The proposal, which must still be approved by member states, reflects extended negotiations over how far the European Union should go to penalize and isolate Russia for its war in Ukraine. The phaseout is more gradual than the immediate embargo some countries had been pushing for. It would ban oil imports after six months and refined petroleum products by the end of the year.

But an oil phaseout would still represent a dramatic shift for the E.U., which in March told the United States it couldn’t join a Russian energy embargo.

The oil plan is the centerpiece of E.U.’s sixth round of sanctions, a package that would also remove Russia’s biggest bank, Sberbank, and two others from the SWIFT payment system.

A draft plan was sent to the 27 E.U. member countries on Tuesday, to be discussed by ambassadors on Wednesday. It could be formally approved as early as the end of the week, according to diplomats and officials.

Since Russia’s invasion of Ukraine, the E.U. has worked closely with the United States and other allies to sanction Moscow, but it has struggled to unwind its reliance of Russian fossil fuels — a vulnerability U.S. officials and others warned about for years.

In 2020, the bloc imported about 35 percent of its oil from Russia, along with 40 percent of its natural gas and nearly 20 percent of its coal, according to the E.U. statistics office.

In March, when President Biden announced a U.S. ban on Russian oil and gas, the E.U. said it could only commit to reduce Russian gas imports by two-third by year’s end.

Nearly a month later, as graphic footage of atrocities in Bucha, Ukraine, started circulating, the E.U. moved ahead with a coal ban.

Bucha massacre tests Europe’s red lines on Russian energy

E.U. officials hinted that action on oil would be next — but talks stalled amid strong opposition from Germany, Austria and others countries.

Thanks to price increases, Russia has continued to rake in about the same amount of money from fossil fuel sales as it did before the invasion, according to estimates by the Wednesday Group, a team of experts tracking Russian energy sales.

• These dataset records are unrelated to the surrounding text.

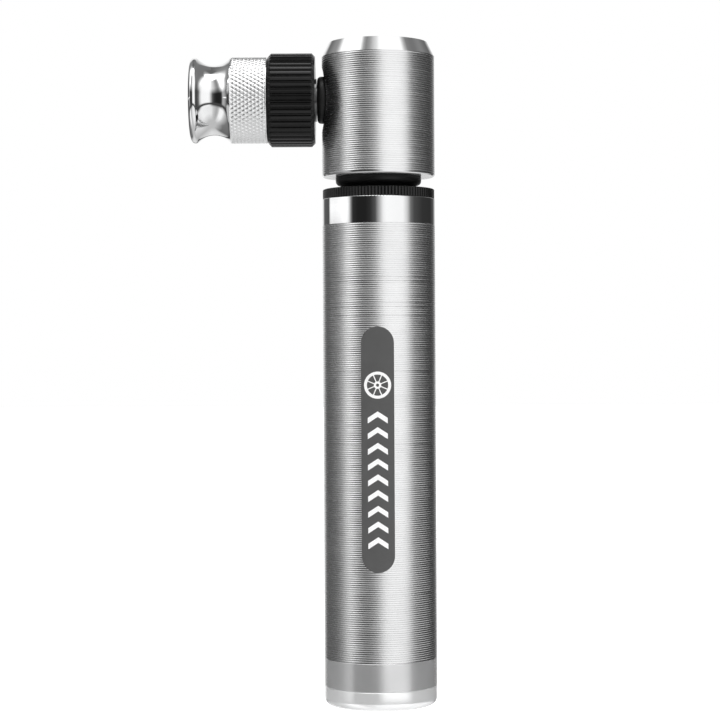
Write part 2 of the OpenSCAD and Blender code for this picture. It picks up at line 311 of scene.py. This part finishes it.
# Grey level, roughness, and the hair lines' pitch and height in mm
GROOVED = turned_metal("grooved_aluminium", 0.87, 0.25, 0.07, 0.0008, metallic=0.985)
POLISHED = turned_metal("polished_aluminium", 0.90, 0.06, 0.05, 0.0001, wear=0.01)
SATIN = turned_metal("satin_aluminium", 0.71, 0.20, 0.05, 0.0006, metallic=0.66)
BRIGHT_CAP = turned_metal("bright_cap", 0.97, 0.1, 0.05, 0.0002, wear=0.01, metallic=0.5)
DRAWN = turned_metal("drawn_aluminium", 0.78, 0.22, 0.5, 0.0006)
INNER = turned_metal("bored_aluminium", 0.62, 0.38, 0.12, 0.002)
CHUCK_METAL = turned_metal("chuck_metal", 0.90, 0.06, 0.05, 0.0001, along=X, wear=0.01)
KNURLED = turned_metal("knurled_metal", 0.93, 0.22, 0.08, 0.0006, along=X, wear=0.02, metallic=0.85)
STEEL = turned_metal("ground_steel", 0.55, 0.24, 0.06, 0.0008)
SPRING_WIRE = turned_metal("spring_wire", 0.50, 0.26, 0.15, 0.0010)
PLATED = turned_metal("plated_brass", 0.74, 0.16, 0.05, 0.0004, along=X)
# Plating darkened far below bare metal as painted shade: the stem and the nut's core show only in
# the narrow gap between the grip nut and the neck ring
GAP_SHADE_PLATING = turned_metal("gap_shade_plating", 0.15, 0.14, 0.05, 0.0003, along=X)
BRASS = turned_metal("valve_brass", 0.50, 0.28, 0.06, 0.0008)
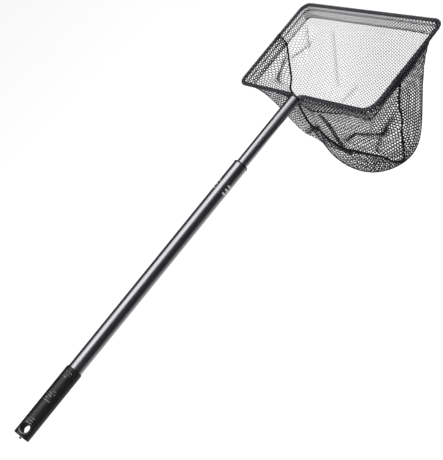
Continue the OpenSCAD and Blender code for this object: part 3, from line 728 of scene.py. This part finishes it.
def gathered(grid, rim_highlight, rows, u, v, folds):
    """A hung grid with its cloth gathered into folds, each a strength and its stops across and down,
    and how much the cloth lies over itself in them."""
    by_rims = np.minimum((v - rim_clear) / clear_ramp, (1 - rim_clear - v) / clear_ramp)
    clear = np.clip(np.minimum(np.minimum(u, 1 - u) / side_clear, by_rims), 0, 1)[..., None]
    out = normals_of(grid)
    moved, crowding = grid, np.zeros(grid.shape[:2])
    for strength, stops in folds:
        stops = np.array(stops)
        run = np.linspace(0, len(stops) - 1, fold_pieces + 1)
        line = panel_points(rim_highlight, rows, *(np.interp(run, range(len(stops)), stops[:, k]) for k in range(2)))
        nearest, gap, share = grid * 0, np.full(grid.shape[:2], 1e9), np.zeros(grid.shape[:2])
        for k, (a, b) in enumerate(zip(line, line[1:])):
            t = np.clip((grid - a) @ (b - a) / ((b - a) @ (b - a)), 0, 1)
            spot = a + t[..., None] * (b - a)
            away = np.linalg.norm(grid - spot, axis=-1)
            closer = away < gap
            nearest[closer], gap[closer] = spot[closer], away[closer]
            share[closer] = (k + t[closer]) / fold_pieces
        grip = strength * clear * np.clip(np.minimum(share, 1 - share) / fold_end, 0, 1)[..., None]
        near_by = (gap / fold_reach)[..., None] ** 2
        moved = moved - (grid - nearest) * grip * fold_take_up * np.exp(-near_by / 2)
        moved = moved + out * grip * fold_lift * np.exp(-near_by * 4)
        crowding = np.maximum(crowding, (grip * np.exp(-near_by * 5))[..., 0])
    return moved, crowding


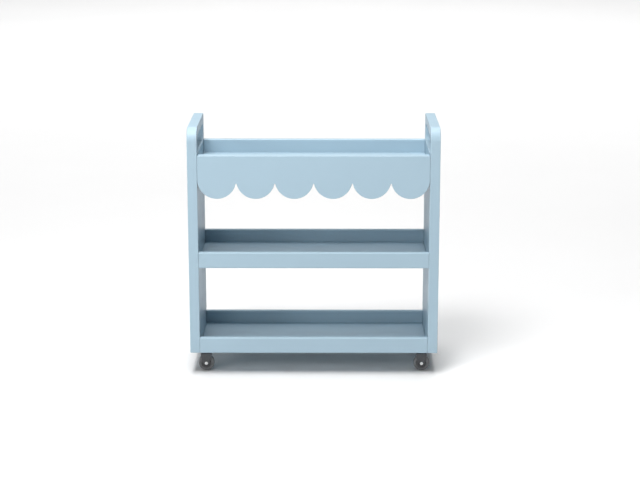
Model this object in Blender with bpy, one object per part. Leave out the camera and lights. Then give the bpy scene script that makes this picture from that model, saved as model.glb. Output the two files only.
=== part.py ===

That adds up to about $1 billion a day, and possibly $1.5 billion a day, in revenue.

The oil deal finally gained momentum last week, after Germany — one of Russia’s biggest customers — said it had found alternative suppliers and would be comfortable with a gradual phaseout.

Here’s where Russian oil flows

But getting to the point of a draft plan with a good chance of approval meant extensive debate on exceptions for Hungary and Slovakia, which said they need more time and money to upgrade their oil infrastructure, diplomats and officials said.

Hungarian Prime Minister Viktor Orban has close ties to Russian President Vladimir Putin and is an ongoing standoff with the E.U.

The E.U. has frozen Hungary’s pandemic recovery funds over concerns about democratic backsliding and rule of law breaches and last week triggered a mechanism that could result in the bloc holding back tens of billions of dollars in subsidies.